Android Boss Claims 500k Activations Per Day, But Where Are The Devices?
Posted 06/28/2011 at 6:15am
| by J.R. Bookwalter
Last September, Apple CEO Steve Jobs famously called out Google for including upgrades in the search company’s ever-increasing count of Android activations, touting 230,000 iOS activations per day at that time (not including upgrades). What will Jobs make of Google’s latest claim over over 500,000 activations per day?
Engadget is reporting that Google Android head honcho Andy Rubin has taken to Twitter to boast about the mobile platform’s latest accomplishment. After touting 300,000 activations per day back in December, Rubin claims there are now “over 500,000” devices having the switch flipped on daily.
“There are now over 500,000 Android devices activated every day, and it’s growing at 4.4 percent w/w,” Rubin boasted on Twitter early Tuesday morning.
Engadget claims the growth spurt is a 60 percent increase “in just over seven months,” which appears to cement recent rumors that Android is, in fact, outpacing iOS in terms of mobile domination. As the website jokingly notes, if Android continues growing at 4.4 percent week over week, “there will be more Android phones than people in just a few short years.”

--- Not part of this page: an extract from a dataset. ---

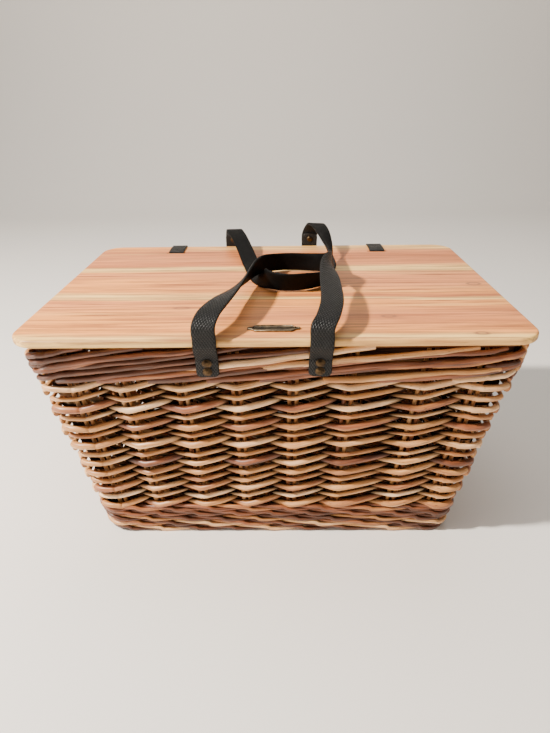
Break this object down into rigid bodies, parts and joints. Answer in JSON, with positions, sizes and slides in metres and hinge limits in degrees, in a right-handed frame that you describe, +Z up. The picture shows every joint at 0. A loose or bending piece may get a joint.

While we’re certainly in no position to distrust Rubin’s numbers, there’s just one thing that keeps gnawing at us: Where are all of these Android devices? Unless the people using them are all housebound hermits, we certainly don’t see a veritable Android invasion in our daily travels. Quite the contrary -- we’re more likely to randomly spot iOS devices or even BlackBerry smartphones, but maybe we just live sheltered lives. So where are these half a million devices being activated each day?
In any event, it’s important to note that Apple has had success with basically a single model of each device each year, while Android devices number in the hundreds and counting. If Cupertino’s boffo financial success looks like failure to Google, Apple clearly has a problem moving forward if it hopes to avoid a repeat of the Mac vs. Windows era.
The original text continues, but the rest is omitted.